Cheaters follow a script. It really is remarkable how similar they all act. Look at some of these other threads on this forum and you will see. Your wife is following the cheater's script to a T. She is at the part of the script where she has been found out but has lied about the extent of the affair and may have taken it deeper underground.

All cheaters lie about the affair. The truly remorseful ones are blubbering crying messes begging for forgiveness. The ones who are trying to continue it act like your wife.

First you need the truth about the extent of the affair and whether or not it is continuing. Tell her that her story is not believable. Tell her that all the facts add up to them having a physical affair and that the affair is continuing. This includes them having access to each other, her changing passwords, and the way she is acting. Stand your ground and demand the truth. Your wife's story is possible, but not believable. Explain to her that no reasonable person would believe her story based on the facts. Based on that, she should understand why you don't believe her and why you need her to take a polygraph to find out if the affair was physical and if it is continuing.

If she refuses, tell her you will file for divorce. Then do it. Let me warn you. No offense meant, but you are a doormat. Your wife will never believe you are going to file for divorce. She will think she can continue to have her way. She is used to manipulating you and always getting her way. You will have to actually file in order for her to believe it and help her snap out of it. You can always stop the divorce if she comes clean and meets your conditions. You are going to have to be willing to lose your marriage in order to save it.

Another warning: Prepare for divorce. It is a good possibility that you may lose your marriage no matter what you do. You do not control your wife. You only control you. She may be done with your marriage anyway or may want the other man so much that she refuses to come back to the marriage. You can only control what you do, how you handle it. Don't let her disrespect you and treat you like a doormat anymore. Handle it with dignity and self-respect. If you file for divorce and she doesn't want to reconcile, you are better off knowing sooner rather than later so you can minimize the months or even years of lying and cheating and move on with your life.

Other conditions you should impose for a reconciliation: No contact with the other man. She should handwrite the other man a "no contact" letter stating how horribly ashamed she is about her behavior and how terrible she feels for risking her marriage and husband, which are the most important things in the world to her, and if the other man attempts to contact her, she will file charges against him for harassment then give it to you for mailing.

She should not have any contact with him related to her job. She must give up his case or switch jobs.

She should give you access to all communication devices and passwords to all accounts and let you know her whereabouts at all times.

If she refuses any of these conditions, tell her you will file for divorce, then do it.

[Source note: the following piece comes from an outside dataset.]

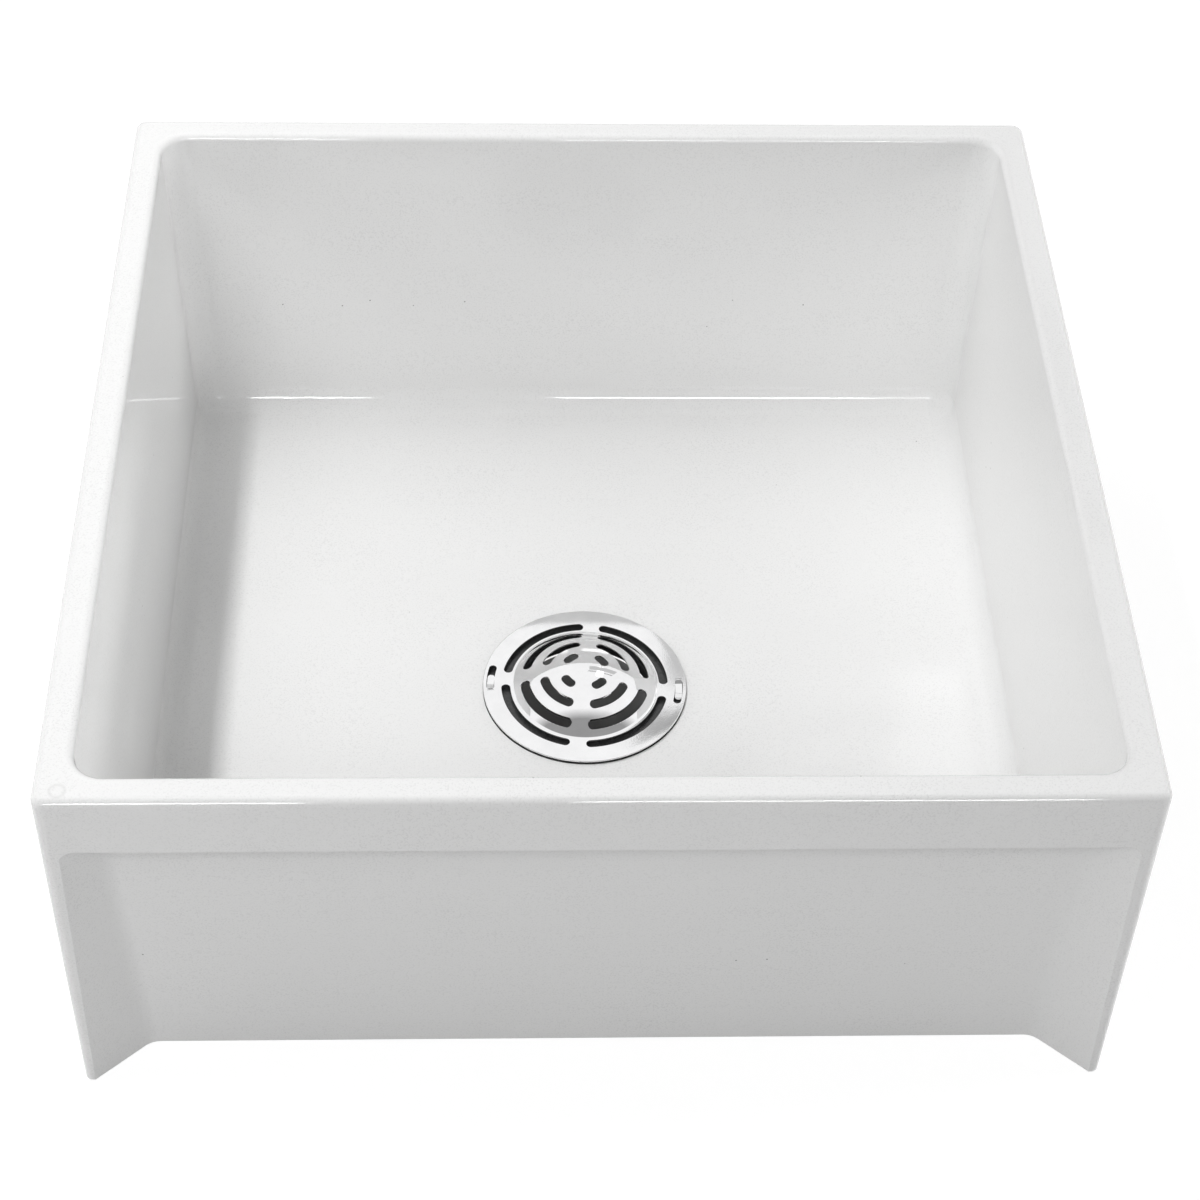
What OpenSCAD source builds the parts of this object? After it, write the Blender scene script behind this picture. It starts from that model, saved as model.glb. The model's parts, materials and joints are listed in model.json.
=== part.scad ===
// Mop service basin: a square sink that stands on the floor, moulded as one thin shell,
// with a low clamped drain for a 3 in waste pipe and a domed strainer that locks by a
// short turn. Millimetres. The origin is on the floor under the middle of the basin,
// +Z is up and the front is towards -Y.

/* [Basin] */
// Width of the basin over the rim, left to right
basin_w = 610; // [540:5:920]
// Depth of the basin over the rim, front to back
basin_d = 610; // [540:5:920]
// Height of the rim above the floor
basin_h = 257; // [200:1:320]
// Thickness of the moulded shell
wall_t = 5.5; // [4.5:0.25:6.5]
// Width of the rim, from the outside face to the line of the bowl's wall
rim_w = 19.5; // [18:0.5:30]
// Height of the lip that turns down from the rim
lip_h = 41.5; // [30:0.5:70]
// Draft of the outside faces, in degrees
skirt_draft = 0.3; // [0.1:0.1:1.2]
// Radius of the four outside corners at the rim
corner_r = 7.5; // [6.5:0.5:8]
// Radius of the four outside corners at the floor
corner_foot_r = 4.5; // [3:0.5:5]
// Rounding of the rim's outside edge
rim_edge_r = 5.5; // [3:0.5:6]

/* [Bowl] */
// Draft of the bowl's back and side walls, in degrees
bowl_draft = 1.75; // [1.25:0.25:3]
// Draft of the bowl's front wall, in degrees
front_draft = 3.25; // [1.5:0.25:3.5]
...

Also, if she refuses your conditions, expose the affair to her and your families, any wife/girlfriend of the other man, if not to his family, friends, parents, siblings, and also to her job (assuming she is misusing work time to carry on the affair and that it is a breach of ethics to get involved in a relationship with a client). Do not tell her you are going to do this, when the time comes just do it. Let them know what you know, the extent of the texts, your wife's admissions, and that you want their support in saving your marriage.

I don't think you will do these things yet. You do not seem ready. Look at some of these other threads. Notice how what you have done, and what you are planning to do, has not worked. You cannot negotiate her back into the marriage. You cannot "nice" her back into the marriage. You have to stand up for yourself and stop being disrespected. Tell her that you cannot control her, you can only control you. But if she doesn't want to work on the marriage by doing the things you need to help you heal from her affair, you will leave the marriage.


----------